Iron Mike looks on as workers clean the spire at the National Museum of the Marine Corps at Quantico. [Mary Davidson]

QUANTICO, Va. — Workers spent the better part of Thursday morning cleaning the spire.

It was the first time the silver belfry, representing a flag pole from the iconic Iwo Jima raising of the flag photo captured during WWII, had been cleaned since the National Museum of the Marine Corps opened in 2006.

The museum is undergoing construction to complete the circular footprint of the building. The effort to “complete the circle” is in the final stages, and when construction is finished it will bring a new giant-screen theater, art gallery, exhibit galleries, classrooms, and lunchrooms to the expanding complex at Quantico.

The theater and the film it will feature will be big, according to a statement from the Marine Corps Heritage Foundation:

While the completion dates of the Final Phase of the National Museum of the Marine Corps are not firm yet, the Marine Corps Heritage Foundation is very pleased to share that one of the first elements of the Final Phase, the Medal of Honor Theater, will open to the public this summer.

This new state-of-the-art, giant screen theater will showcase “We the Marines,” a powerful, 40-minute signature film that will immerse visitors in the experience of being a Marine – from boot camp to training at Marine Corps bases all over the world to being in combat and finally to homecoming.

The film is being produced by noted giant screen film producer MacGillivray Freeman Films. The 369-seat theater is sponsored by Lockheed Martin, and the film is sponsored by Boeing.

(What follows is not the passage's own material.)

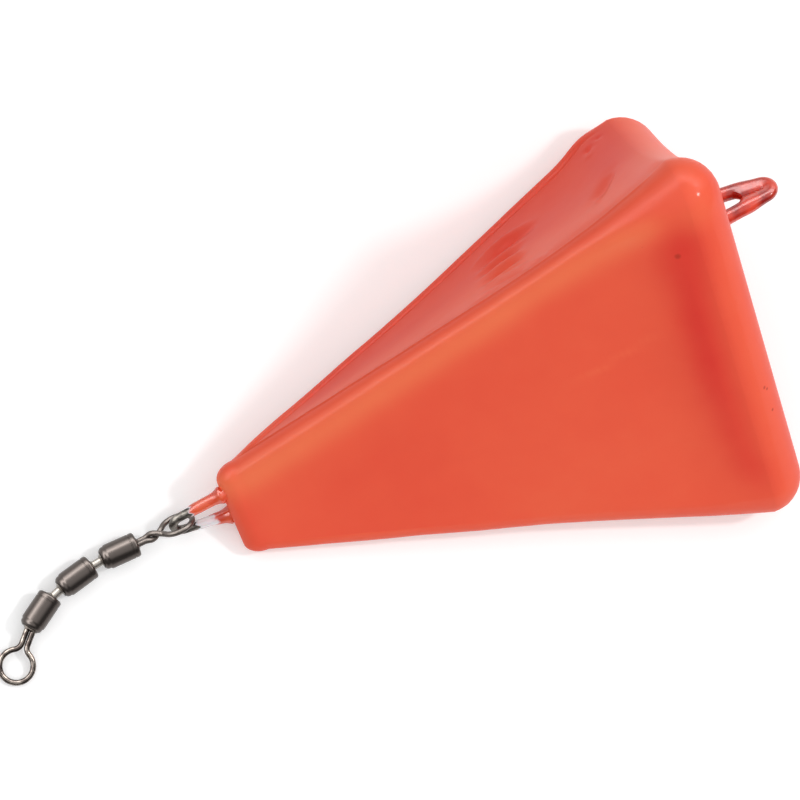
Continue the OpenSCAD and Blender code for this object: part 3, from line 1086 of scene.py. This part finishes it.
@dataclass(frozen=True)
class Stand:
    """How a loop stands on the body.

    It stands out of the face at face_x, along +x or -x by its sign, down below the open
    face's edge, turned about x by twist degrees, and its legs are cast in by depth.
    """

    face_x: float
    sign: int
    out: float
    down: float
    twist: float
    depth: float


@dataclass
class WireLoops:
    """The two loops: their wire and the plastic sleeves on them. Sizes are millimetres."""

    body: CastBody
    wire_d: float = 1.75
    sleeve_t: float = 0.34
    bend_r: float = 1.95
    tail_out: float = 14.6
    nose_out: float = 11.8
    splay: float = 8.0
    tail_depth: float = 24.0
    nose_depth: float = 21.0
    tail_down: float = 14.0
    nose_drop: float = 0.5
    tail_twist: float = 60.0
    nose_twist: float = -34.0
    upper_sleeve: float = 7.4
    lower_sleeve: float = 5.0
    film_len: float = 2.6
    upper_worn: float = 5.9
    lower_worn: float = 2.6
    foot_bend_r: float = 2.4
    foot_turn: float = 80.0
    meniscus_h: float = 0.7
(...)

In addition to the theater, several new galleries will be added including a historical scene that will depict the Marine Corps from 1976 to present day, a combat art gallery and studio, a children’s art gallery with classrooms and lunchrooms, and a changing exhibits gallery that will allow the museum to showcase different items on a rotating basis.

The children’s gallery will come in handy for the summer camps hosted by the museum which focuses on aviation and history, said museum spokeswoman Gwenn Adams.

Once construction is complete this spring, the Northern Virginia firm Explus will arrive and begin fabricating displays for the new exhibits. Some of the work will involve making casts with Plaster of Paris of living Marines who served.